Por la festividad de ‘Todos los Santos’ acudimos a los cementerios para recordar a nuestros difuntos. El amor que les profesamos queda de manifiesto en el cuidado y el adorno con flores de sus tumbas. La Iglesia además nos recuerda, en especial en estos días, la importancia de no descuidar la oración por los difuntos. “Es una idea santa y piadosa orar por los difuntos, para que sea vean libres de sus pecados”, leemos en el segundo libro de los Macabeos (2,12). Siguiendo esta recomendación, ya desde el siglo II, la comunidad de la Iglesia reza por los difuntos.
Al orar por los difuntos hacemos profesión de la fe en la vida eterna, de nuestra esperanza en un futuro reencuentro con ellos junto al Padre Dios, de nuestra confianza en la misericordia de Dios y de la comunión con quienes nos han precedido en el Señor.
El Papa Benedicto XVI nos dejó en la encíclica Spe Salvi unas claras palabras sobre el estado en el que se encontrarán las personas tras el tránsito de la muerte. Dice que puede haber personas que hayan vivido pisoteando el amor y que en ellos ya nada se podrá remediar; en ellas la destrucción del bien será irrevocable, será el infierno. Otras personas se habrán impregnado totalmente de Dios y su muerte no será más que la culminación de su vida terrena en el cielo; son esa multitud inmensa de santos anónimos que recordamos en la Fiesta de Todos los Santos y a quienes pedimos que intercedan por nosotros; ellos rezan por nosotros todavía peregrinos en este mundo.
Pero sigue diciendo que “según nuestra experiencia, ni lo uno ni lo otro son el caso normal de la experiencia humana. En gran parte de los hombres -eso podemos suponer- queda en lo más profundo de su ser una última apertura interior a la verdad, al amor, a Dios. Pero en las opciones concretas de la vida, esta apertura se ha empañado con nuevos compromisos con el mal; hay mucha suciedad que recubre la pureza, de la que, sin embargo, queda la sed y que, a pesar de todo, rebrota una vez más desde el fondo de la inmundicia y está presente en el alma”.
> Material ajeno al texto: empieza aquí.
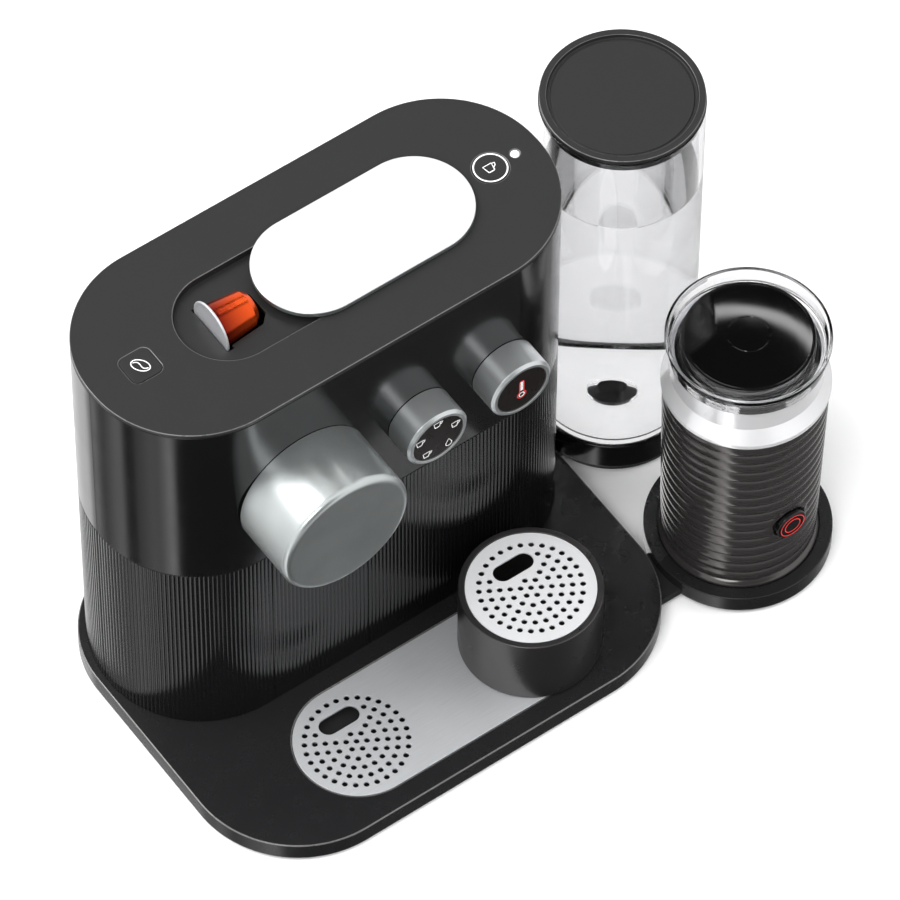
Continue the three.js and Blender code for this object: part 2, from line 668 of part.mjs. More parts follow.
function makeBoards() {
  const t = board.thickness;
  const rear = chassisY - board.standoff;
  const low = body.top - board.belowTop;
  const control = block(board.left, board.right, rear - t, rear, low, low + board.height)
    .add(block(12, 34, rear - 10, rear - t / 2, low + 10, low + 28))
    .add(block(50, 60, rear - 8, rear - t / 2, low + 36, low + 56));
  piece('control_board', control, 'board');
  const front = frontY + body.wall + 3 + gap;
  const z = body.top - dials[0].belowTop;
  const strip = block(dials[0].x - 12, dials[1].x + 12, front + 6, front + 6 + t, z - 12, z + 12);
  const sensors = dials.map(({ x }) => block(x - 6, x + 6, front, front + 7, z - 6, z + 6));
  piece('dial_board', sensors.reduce((whole, sensor) => whole.add(sensor), strip), 'board');
}

function makeInlet() {
  const x = inlet.width / 2 - inlet.wall;
  const z = inlet.height / 2 - inlet.wall;
  const front = half.y - inlet.cavity;
  const socket = inletBox(0, half.y + 0.4)
    .subtract(block(inlet.x - x, inlet.x + x, front, FAR, inlet.z - z, inlet.z + z));
  piece('power_inlet', socket, 'mattBlack');
}

// ---- water tank on its arm -------------------------------------------------------

function makeArm() {
  const length = Math.hypot(tankX - pivot.x, tank.y - pivot.y);
  const bar = new THREE.BoxGeometry(length, 2 * arm.halfWidth, arm.top - arm.bottom)
    .translate(length / 2, 0, (arm.top + arm.bottom) / 2)
    .rotateZ(armAngle)
    .translate(pivot.x, pivot.y, 0);
  const whole = toSolid(bar)
    .add(post(pivot.x, pivot.y, arm.hub, arm.bottom, arm.top, SIDES.medium))
    .add(post(tankX, tank.y, arm.end, arm.bottom, arm.top, SIDES.large))
    .subtract(post(pivot.x, pivot.y, pin.radius + gap, 0, FAR));
  piece('tank_arm', whole, 'mattBlack');
  const pad = turned(sleeve(26, 34, 0, arm.bottom - gap), 0, 0, SIDES.medium);
  piece('arm_foot', pad, 'rubber', tankGroup);
}

function makeDock() {
  const low = arm.top + gap;
  const seat = low + dock.seat;
  const r = dockRadius;
  const bore = tank.radius + gap + 0.2;
  const cup = turned([
    [0, low], [r - 0.8, low], [r, low + 0.8], [r, dock.top - 0.6], [r - 0.6, dock.top],
    [bore, dock.top], [bore, seat], [5.5, seat], [5.5, seat + 3], [0, seat + 3],
  ]);
  piece('tank_dock', cup, 'glossBlack', tankGroup);
}

function makeTank() {
  const seat = arm.top + gap + dock.seat;
  const bore = tank.radius - tank.wall;
  const floorTop = tank.floorZ + tank.floor;
  const rim = tank.top - tankLid.plateThickness - gap;
  const shell = turned([
    [valve.bore, tank.floorZ], [bore, tank.floorZ], [bore, seat + gap], [tank.radius, seat + gap],
    [tank.radius, rim], [bore, rim], [bore, floorTop], [valve.bore, floorTop], [valve.bore, tank.floorZ],
  ]);
  piece('tank_body', shell, 'clear', tankGroup);
  const stem = valve.bore - gap;
  const plug = turned([
    [0, seat + 4], [6, seat + 4], [stem, tank.floorZ], [stem, floorTop + gap],
    [valve.flange, floorTop + gap], [valve.flange, floorTop + 3], [6, floorTop + 7], [0, floorTop + 7],
  ], 0, 0, SIDES.medium);
  piece('tank_valve', plug, 'mattBlack', tankGroup);
}

function makeTankLid() {
  const plateLow = tank.top - tankLid.plateThickness;
  const panel = tank.top - tankLid.panelDepth;
  const skirtLow = plateLow - tankLid.skirt;
  const inner = tank.radius - tankLid.rim;
  const edge = tank.radius - 0.4;
  const skirtOut = tank.radius - tank.wall - gap - 0.2;
  const skirtIn = skirtOut - tankLid.skirtWall;
  const cover = turned([
    [0, plateLow], [skirtIn, plateLow], [skirtIn, skirtLow], [skirtOut, skirtLow],
    [skirtOut, plateLow], [edge, plateLow], [edge, tank.top - 0.5], [edge - 0.5, tank.top],
    [inner, tank.top], [inner - 0.8, panel], [0, panel],
  ]);
  piece('tank_lid', cover, 'topGrey', tankGroup);
}

// ---- milk frother ------------------------------------------------------------------

function makeFrotherBase() {
  const r = frother.baseRadius;
  const top = frother.baseTop;
  const seat = top - frother.seat;
  const seatR = jug.footRadius + 2 * gap;
  const underside = base.bottom + gap;
  const dish = turned([
    [0, underside], [r - 1, underside], [r, underside + 1], [r, top - 0.7], [r - 0.7, top],
    [seatR, top], [seatR, seat], [11, seat], [11, top + 4], [9, top + 5], [0, top + 5],
  ]).subtract(bridgeBox(gap, frotherX, frotherY));
  piece('frother_base', dish, 'satinBlack', frotherGroup);
  piece('frother_foot', turned(sleeve(30, 46, 0, underside - gap)), 'rubber', frotherGroup);
}

function makeJug() {
  const seat = frother.baseTop - frother.seat + gap;
  const socket = frother.baseTop + 5 + gap;
  const hole = rod(frotherButton.radius + gap, buttonFloor, jug.highRadius + 5);
  const shell = turned([
    [0, socket], [11.5, socket], [11.5, seat], [jug.footRadius, seat],
    [jug.footRadius, seat + 4.5], [jug.lowRadius, seat + 6], [jug.highRadius, jug.top],
    [jug.bore, jug.top], [jug.bore, jug.floor], [0, jug.floor],
  ]).subtract(turnedForward(hole, 0, 0, frotherButton.z));
  piece('jug_shell', shell, 'glossBlack', frotherGroup);
}

function makeJugNeck() {
  const low = jug.top + gap;
  const collar = turned([
    [jug.bore, low], [neck.flare, low], [neck.flare, low + 2], [neck.flare - 1, low + 5],
    [neck.radius + 0.8, low + neck.shoulder - 2], [neck.radius, low + neck.shoulder + 1],
    [neck.radius, neck.top], [jug.bore, neck.top], [jug.bore, low],
  ]);
  piece('jug_neck', collar, 'brushedSteel', frotherGroup);
}

function makeLinerAndWhisk() {
  const low = jug.floor + gap;
  const floor = low + liner.wall;
  const outer = jug.bore - gap - 0.1;
  const bore = outer - liner.wall;
  const spindleTop = low + whisk.height + 2;
  const cup = turned([
    [0, low], [outer, low], [outer, liner.top], [bore, liner.top], [bore, floor],
    [whisk.spindle, floor], [whisk.spindle, spindleTop], [0, spindleTop],
  ]);
  piece('jug_liner', cup, 'mattBlack', frotherGroup);
  const whiskLow = floor + 1.5;
  const disc = whiskLow + whisk.thickness;
  const whiskTop = whiskLow + whisk.height;
  const bearing = whisk.spindle + gap;
  const spinner = turned([
    [bearing, whiskLow], [whisk.radius, whiskLow], [whisk.radius, disc], [whisk.hub, disc + 0.5],
    [whisk.hub, whiskTop], [bearing, whiskTop], [bearing, whiskLow],
  ], 0, 0, SIDES.medium);
  piece('whisk', spinner, 'brushedSteel', frotherGroup);
}

function makeFrotherButton() {
  const rear = buttonFloor + frotherButton.travel + gap;
  const knob = rod(frotherButton.radius, rear, jug.highRadius - 1 + frotherButton.proud);
  piece('frother_button', turnedForward(knob, 0, 0, frotherButton.z), 'glossBlack', frotherGroup);
}

function makeFrotherLid() {
  const low = neck.top + gap;
  const seal = liner.top + gap;
  const { top, rimRadius, funnel, discRadius, discEdge, dome, knob } = frotherLid;
  const ringBore = discRadius + gap;
  const ring = turned([
    [ringBore, low], [neck.radius + 0.9, low], [rimRadius, top - 2.5], [rimRadius, top - 0.6],
    [rimRadius - 0.6, top], [rimRadius - 1.7, top], [neck.radius - 0.3, funnel],
    [ringBore, funnel - 1.2], [ringBore, low],
  ]);
  piece('frother_lid_ring', ring, 'clear', frotherGroup);
  const crown = discEdge + dome;
  const dish = turned([
    [0, low], [discRadius - 3, low], [discRadius - 3, seal], [discRadius, seal],
    [discRadius, discEdge], [discRadius - 0.6, discEdge + 0.3], [knob + 0.5, crown],
    [knob, crown - 0.5], [knob - 0.5, crown], [0, crown],
  ]);
  piece('frother_lid_disc', dish, 'glossBlack', frotherGroup);
  const sealRing = sleeve(ringBore, jug.bore - gap - 0.4, seal, neck.top - gap);
  piece('frother_lid_seal', turned(sealRing), 'rubber', frotherGroup);
}

// ---- the object ----------------------------------------------------------------------

makeBase();
makeDripTray();
makeStand();
makeUpperShells();
makeSkirts();
makeCapsuleBin();
makeTop();
makeLid();
makeButton();
makeOutlet();
dials.forEach(makeDial);
makeCapsule();
makeBrewUnit();
makeChassis();
makePump();
makeHeater();
makeBoards();
makeInlet();
makeArm();
makeDock();
makeTank();
makeTankLid();
makeFrotherBase();
makeJug();
makeJugNeck();
makeLinerAndWhisk();
makeFrotherButton();
makeFrotherLid();

const boxLeft = -baseEdge.x;
const boxRight = frotherX + frother.baseRadius;
const boxFront = frotherY - frother.baseRadius;
const boxRear = baseEdge.rear;
machine.position.set(-(boxLeft + boxRight) / 2, -(boxFront + boxRear) / 2, 0);

export default machine;
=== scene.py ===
"""Looks of the pod coffee machine with tank and frother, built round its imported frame.

Lengths are in millimetres in the row frame; the mesh builders turn them into metres.
"""

import json
import math

import bmesh
import bpy
from mathutils import Matrix, Vector

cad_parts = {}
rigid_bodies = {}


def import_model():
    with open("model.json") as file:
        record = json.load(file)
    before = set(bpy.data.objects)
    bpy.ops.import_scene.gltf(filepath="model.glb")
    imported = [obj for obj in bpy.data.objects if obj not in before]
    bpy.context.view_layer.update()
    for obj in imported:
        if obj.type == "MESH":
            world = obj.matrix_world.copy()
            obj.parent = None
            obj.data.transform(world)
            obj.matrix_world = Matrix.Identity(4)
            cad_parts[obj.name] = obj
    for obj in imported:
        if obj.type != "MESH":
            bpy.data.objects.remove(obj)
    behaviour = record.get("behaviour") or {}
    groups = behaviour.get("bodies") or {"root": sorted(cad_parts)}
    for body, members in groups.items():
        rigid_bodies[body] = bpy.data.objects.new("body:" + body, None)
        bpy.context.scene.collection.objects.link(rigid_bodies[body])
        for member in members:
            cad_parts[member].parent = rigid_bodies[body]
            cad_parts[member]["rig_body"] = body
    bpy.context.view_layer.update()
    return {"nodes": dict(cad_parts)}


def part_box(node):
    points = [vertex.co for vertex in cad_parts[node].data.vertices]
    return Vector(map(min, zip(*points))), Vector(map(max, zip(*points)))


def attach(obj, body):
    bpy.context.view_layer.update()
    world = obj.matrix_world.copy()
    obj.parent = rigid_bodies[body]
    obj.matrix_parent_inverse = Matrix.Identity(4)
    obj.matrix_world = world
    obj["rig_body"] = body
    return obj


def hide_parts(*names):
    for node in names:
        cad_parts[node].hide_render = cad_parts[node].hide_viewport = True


MM = 0.001
TURN = 2 * math.pi

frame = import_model()

# ---- driving dimensions of the fine surface ----

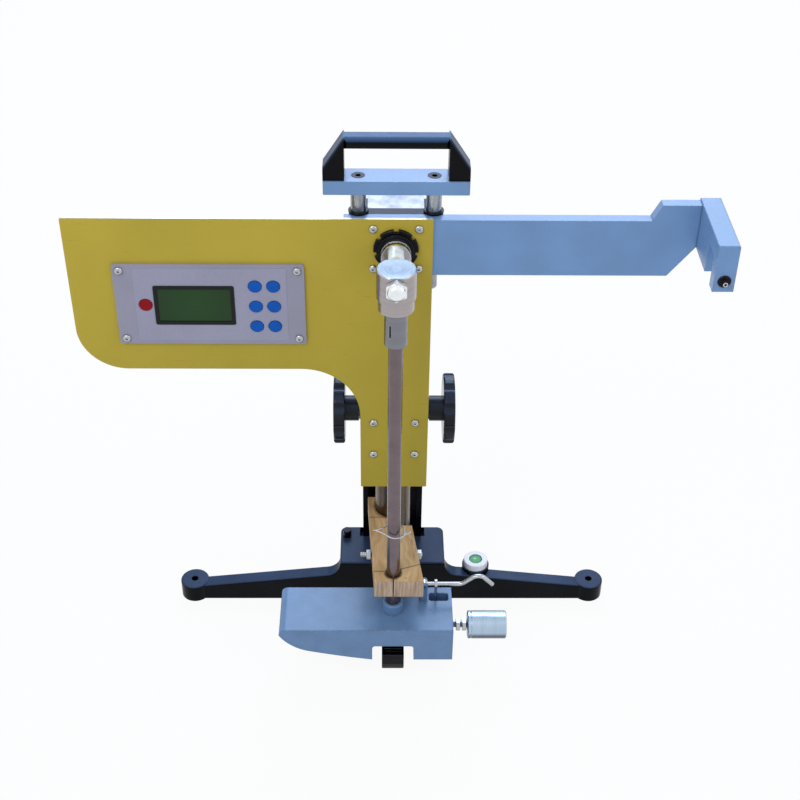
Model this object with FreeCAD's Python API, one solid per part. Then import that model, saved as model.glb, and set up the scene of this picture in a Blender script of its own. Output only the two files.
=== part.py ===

Quienes mueren así pasan por una purificación en el purgatorio antes de poder contemplar directamente a Dios y disfrutar para siempre de su paz y de su gloria con tantos otros que han muerto en el Señor: familiares, amigos, conocidos y una multitud de santos. Dicha purificación comporta dolor y alegría. Dolor porque quema lo impuro que hay en ellos y les impide la visión de Dios; y alegría porque sabemos que van a ser totalmente de Dios. Nosotros podemos y debemos pedir por esas personas. Es lo que hace la Iglesia, es lo que hacemos los cristianos.